Trump then trumped his own restrictionist plans by saying on Meet the Press on August 16 that he also wants to deport the U.S. citizen children of illegal immigrants, too. Not since FDR shoved U.S. citizens of Japanese descent into rail cars and shipped them off to desolate desert camps has such an appalling proposal had this much juice.

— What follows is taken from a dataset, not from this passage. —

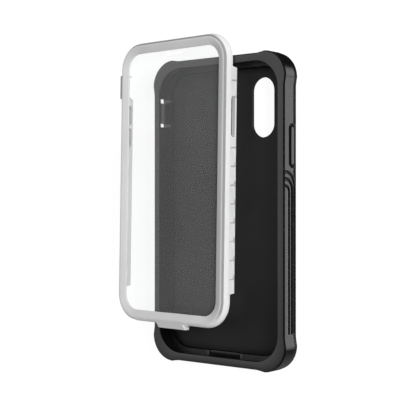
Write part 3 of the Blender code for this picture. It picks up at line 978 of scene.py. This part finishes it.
def crease_bumps(bumper):
    """Keeps the upright edges sharp where each corner bump starts and where its ramp ends."""
    mesh = bumper.data
    near, wall = LEAST_STEP, 1.5 * MM
    flags = []
    for vertex in mesh.vertices:
        x, y = abs(vertex.co.x), abs(vertex.co.y)
        past_w, past_l = x - SHELL_RUN_W, y - SHELL_RUN_L
        at_side = x > SHELL_HALF_W - wall and min(abs(past_l), abs(past_l + BUMP_RAMP)) < near
        at_end = y > SHELL_HALF_L - wall and min(abs(past_w), abs(past_w + BUMP_RAMP)) < near
        flags.append(at_side or at_end)
    sharp = mesh.attributes.get("sharp_edge") or mesh.attributes.new("sharp_edge", "BOOLEAN", "EDGE")
    for edge in mesh.edges:
        a, b = edge.vertices
        if flags[a] and flags[b] and abs(mesh.vertices[a].co.z - mesh.vertices[b].co.z) > near:
            sharp.data[edge.index].value = True


def window(name, outline, side, along, height, edge=WINDOW_EDGE):
    """Tool for an opening in one side of the shell, with its outer edge softened."""
    frame_half, shell_half = {
        "left": (FRAME_HALF_W, SHELL_HALF_W),
        "bottom": (FRAME_HALF_L, SHELL_HALF_L),
    }[side]
    inner, outer = frame_half - FRAME_WALL - PAST, shell_half + 3 * MM
    return through_side(prism(name, outline, inner, outer, edge, shell_half - edge), side, along, height)


def bumper_windows():
    """Tools for the switch window with its taller ends, the port window and the speaker slots."""
    height, middle = LIP_LOW - WINDOW_LOW, (WINDOW_LOW + LIP_LOW) / 2
    length = SWITCH_LENGTH + SWITCH_PLAY - SWITCH_NOTCH
    slot = rounded_box(length, SWITCH_SLOT_HIGH - SWITCH_SLOT_LOW, 0.2 * MM)
    tools = [window("switch", slot, "left", SWITCH_CENTRE, (SWITCH_SLOT_LOW + SWITCH_SLOT_HIGH) / 2, 0.0)]
    for sign in (1, -1):
        end = rounded_box(SWITCH_NOTCH, height, 0.4 * MM)
        tools.append(window(f"switch_end_{sign}", end, "left", SWITCH_CENTRE + sign * length / 2, middle))
    port = rounded_box(PORT_LENGTH + PORT_PLAY, height, 0.8 * MM)
    tools.append(window("port", port, "bottom", 0, middle))
    for sign in (1, -1):
        speaker = stadium(SPEAKER_LENGTH, SPEAKER_WIDTH)
        tools.append(window(f"speaker_{sign}", speaker, "bottom", sign * SPEAKER_PLACE, SPEAKER_HEIGHT))
    return tools


def make_back_plate(material):
    lap, top = FLANGE_THICKNESS + LAP_PLAY, BACK_THICKNESS
    inner, outer = FLANGE_OFFSET - LAP_PLAY, SEAT_OFFSET - LAP_PLAY
    profile = [
        (inner - 3 * MM, 0), (inner - 0.15 * MM, 0), (inner, 0.15 * MM), (inner, lap), (outer, lap),
        (outer, top - 0.25 * MM), (outer - 0.08 * MM, top - 0.08 * MM), (outer - 0.25 * MM, top),
        (outer - 3 * MM, top),
    ]
    stations = stations_of(FRAME_RUN_W, FRAME_RUN_L, {}, FRAME_CORNER_STEPS)
    plate = stack("back_panel", [
        [(*frame_point(station, offset), height) for station in stations] for offset, height in profile
    ])
    hole = prism("camera_opening", stadium(*CAMERA_OPENING), -1 * MM, top + 1 * MM)
    place = Matrix.Translation(CAMERA_OPENING_PLACE)
    hole.data.transform(place @ Matrix.Rotation(math.pi / 2, 4, "Z"))
    cut(plate, [hole])
    shade(plate, material)
    return plate


# The frame laid on the shell


def resting_matrix():
    """Lays the frame on three points of the rim: the left wall, the top wall and the top left corner."""
    rail = RIM_HEIGHT + REST_GAP + RAIL_DEPTH
    reach = SHELL_CORNER + CORNER_BUMP
    on_left_wall = Vector((-SHELL_HALF_W, FRAME_SHIFT_Y - FRAME_HALF_L, rail))
    on_top_wall = Vector((FRAME_SHIFT_X + FRAME_HALF_W - FRAME_WALL, SHELL_HALF_L, rail))
    axis = on_top_wall - on_left_wall
    slant = math.atan2(axis.x, -axis.y)
    on_corner = Vector((
        SHELL_CORNER - SHELL_HALF_W + reach * math.cos(slant),
        SHELL_HALF_L - SHELL_CORNER + reach * math.sin(slant),
        RIM_HEIGHT + REST_GAP + FRAME_UNDERSIDE,
    ))
    normal = axis.cross(on_corner - on_left_wall).normalized()
    drop = normal.dot(on_left_wall - Vector((FRAME_SHIFT_X, FRAME_SHIFT_Y, 0)))
    centre = Vector((FRAME_SHIFT_X, FRAME_SHIFT_Y, drop / normal.z))
    across = Vector((0, 1, 0)).cross(normal).normalized()
    turn = Matrix((across, normal.cross(across), normal)).transposed().to_4x4()
    return Matrix.Translation(centre) @ turn


# Studio


def make_camera():
    data = bpy.data.cameras.new("camera")
    data.sensor_width = SENSOR_WIDTH
    data.lens = CAMERA_FOCUS / IMAGE_WIDTH * SENSOR_WIDTH
    data.shift_y = CAMERA_SHIFT
    data.clip_start, data.clip_end = 0.05, 20.0
    camera = bpy.data.objects.new("camera", data)
    turn = math.radians(CAMERA_TURN)
    back, up = Vector((math.sin(turn), 0, math.cos(turn))), Vector((0, 1, 0))
    axes = Matrix((up.cross(back), up, back)).transposed().to_4x4()
    camera.matrix_world = Matrix.Translation(CAMERA_PLACE) @ axes
    bpy.context.scene.collection.objects.link(camera)
    bpy.context.scene.camera = camera


def make_lamp(name, place, size, power):
    """Lamp that gives light and shadow only. What glossy faces mirror comes from the world."""
    data = bpy.data.lights.new(name, "AREA")
    data.shape = "RECTANGLE"
    data.size, data.size_y = size
    data.energy = power
    lamp = bpy.data.objects.new(name, data)
    lamp.visible_glossy = False
    back = (Vector(place) - Vector(LAMP_TARGET)).normalized()
    lamp.matrix_world = Matrix.Translation(place) @ back.to_track_quat("Z", "Y").to_matrix().to_4x4()
    bpy.context.scene.collection.objects.link(lamp)


def make_world():
    """White behind the object, even soft light, and softboxes that only glossy faces mirror."""
    world = bpy.data.worlds.new("studio")
    world.use_nodes = True
    world.node_tree.nodes.clear()
    g = Graph(world.node_tree)
    white = (1.0, 1.0, 1.0, 1.0)
    toward = g.node("ShaderNodeTexCoord", output="Generated")
    facing = g.node("ShaderNodeVectorMath", {"operation": "DOT_PRODUCT"}, {
        0: toward, 1: (-0.62, 0.35, 0.70),
    }, "Value")
    x = g.node("ShaderNodeSeparateXYZ", inputs={0: toward}, output="X")
    y, z = x.part("Y"), x.part("Z")
    # one softbox high on the left
    high_left = g.smooth(facing, 0.70, 1.0, 0.0, 0.95)
    # two low ones beside the object, brightest along their lower edge, the left one cut short
    across = g.smooth(x.size(), 0.32, 0.44)
    along = g.smooth(y, -0.28, -0.16) * g.smooth(y, 0.50, 0.62, 1.15, 0.0)
    lower_edge = g.smooth(z, -0.895, -0.87) * g.smooth(z, -0.87, -0.845, 3.2, 1.0)
    upper_edge = g.smooth(z, -0.65, -0.50, 1.0, 0.0)
    left_end = 1.0 - g.smooth(x, -0.1, 0.0, 1.0, 0.0) * g.smooth(y, 0.02, 0.12)
    low_sides = across * along * lower_edge * upper_edge * left_end
    # a dim low one in front, and a band round the horizon
    low_front = g.smooth(y * -0.6 - z * 0.7, 0.72, 0.92, 0.0, 0.21)
    around = g.smooth(z, -0.58, -0.45) * g.smooth(z, 0.18, 0.30, 0.2, 0.0)
    mirrored = high_left + low_sides + low_front + around + 0.012
    soft = g.node("ShaderNodeBackground", inputs={"Color": white, "Strength": 0.26})
    panel = g.node("ShaderNodeBackground", inputs={"Color": white, "Strength": mirrored})
    backdrop = g.node("ShaderNodeBackground", inputs={"Color": white, "Strength": 1.0})
    ray = g.node("ShaderNodeLightPath", output="Is Camera Ray")
    lighting = g.node("ShaderNodeMixShader", inputs={0: ray.part("Is Glossy Ray"), 1: soft, 2: panel})
    shown = g.node("ShaderNodeMixShader", inputs={0: ray, 1: lighting, 2: backdrop})
    g.node("ShaderNodeOutputWorld", inputs={"Surface": shown})
    bpy.context.scene.world = world


def make_floor():
    """Pale floor that takes the object's shadow and looks white to the camera."""
    material, g = new_material("pale_studio_floor")
    lit = g.node("ShaderNodeBsdfDiffuse", inputs={"Color": (0.72, 0.72, 0.72, 1.0)})
    white = g.node("ShaderNodeEmission", inputs={"Color": (1.0, 1.0, 1.0, 1.0), "Strength": 1.32})
    ray = g.node("ShaderNodeLightPath", output="Is Camera Ray")
    seen = ray.larger(ray.part("Is Glossy Ray")).larger(ray.part("Is Transmission Ray"))
    finish_material(g, g.node("ShaderNodeMixShader", inputs={0: seen * 0.68, 1: lit, 2: white}))
    bm = bmesh.new()
    bmesh.ops.create_grid(bm, x_segments=8, y_segments=8, size=3.0)
    floor = mesh_object("studio_floor", bm)
    floor.data.materials.append(material)
    floor.visible_glossy = False


def make_studio():
    make_world()
    for lamp in LAMPS:
        make_lamp(*lamp)
    make_floor()


def declare(piece, node):
    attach(piece, "root")
    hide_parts(node)


def main():
    make_camera()
    pose = resting_matrix()
    declare(make_front_frame(pale_moulded_plastic(), pose), "front_frame")
    declare(make_film(clear_hard_film(), pose), "screen_film")
    declare(make_bumper(soft_black_bumper()), "bumper")
    declare(make_back_plate(fine_grained_back()), "back_plate")
    make_studio()
    bpy.context.scene.view_settings.view_transform = "Standard"


main()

Faced with this popular uprising of anti-immigrant sentiment within their own party, Trump's competitors have been going all in. Ben Carson, a political novice who was No. 2 in national polls at press time, said in Arizona on August 19 that "we need to seal our borders—but not just the southern border, the northern border, the Pacific border, the Atlantic border, every border." On August 30, Scott Walker seemed to suggest that a border wall with Canada "is a legitimate issue for us to look at." (Like a lot of Walker's comments during his desultory campaign, he later walked it back.) Bobby Jindal has been warning whoever would listen (admittedly, not a large cohort) that "immigration without assimilation is an invasion," as if the United States hasn't had the world's most enviable assimilation machine for decades. And New Jersey Gov. Chris Christie on August 29 suggested that we treat immigrants like FedEx treats packages: with electronic tracking systems. "Then we go get you and tap you on the shoulder and say, 'Excuse me, thanks for coming—time to go,'" Christie helpfully explained.
The presence of 11 million illegal immigrants in this country represents a policy failure, and an offense to the rule of law. Rather than examining whether the underlying rules governing legal visas have some culpability, Republicans have mostly opted for pretending lawbreakers can be punished out of existence. To get there, they are proposing something truly odious for us all: a police state.